Cyborg nature Vietnam

Certainty and uncertainty Vietnam

Yet on the other side there was also something exculpatory about it all.  Recalling a similar argument developed by Michael Taussig in a different context in Shamanism, colonialism and the wild man, here’s Philip Caputo again:

‘Scorched by the sun, wracked by the wind and rain of the monsoon, fighting in alien swamps and jungles, our humanity rubbed off of us as the protective bluing rubbed off the barrels of our rifles.We were fighting in the crudest kind of conflict, a people’s war. It was no orderly campaign, as in Europe, but a war for survival waged in a wilderness without rules or laws.’

And again, in a passage that makes the geography of this hostile terrain clear (and also speaks directly to Gaston’s argument about Restrepo – and even to Carl Schmitt):

Ethical wilderness Vietnam

In that last slide I’ve deliberately juxtaposed Caputo’s apologia with Art Greenspon‘s famous photograph of soldiers from the 101st Airborne waiting to be evacuated by helicopter after a five-day patrol near Hue, South Vietnam in April 1968 because – as those upheld arms imply – this confession carries buried within it a promise of redemption too.  Forgive me, for this fallen nature has cast me down.  And help me escape back into The World.  Yet, as Taussig showed, this too was a thoroughly imperialist catechism: primeval nature fouling our civilised, ‘second nature’, seducing and destroying our very humanity, when in so many ways it was our own ‘second nature’ and its technowar that was laying waste to the rainforest.

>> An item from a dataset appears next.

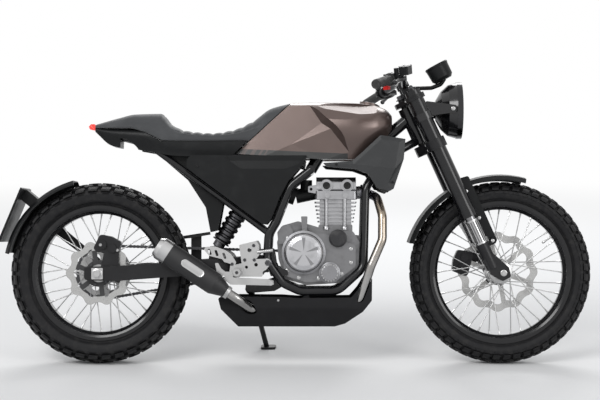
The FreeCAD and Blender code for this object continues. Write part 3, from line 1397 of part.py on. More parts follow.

These are complex arguments, and a post like this inevitably runs the risk of caricature.  But I hope I’ve said enough to suggest some of the other ways in which the ‘opaque zones of empire’ extend beyond the horizon of vision.  And in case I haven’t been clear, I should add that I think Gaston is absolutely right to make terrain central to the analysis, not least because this makes it possible to invest two other master-concepts (sic), ‘space’ and ‘nature’, with corporeal and material depth.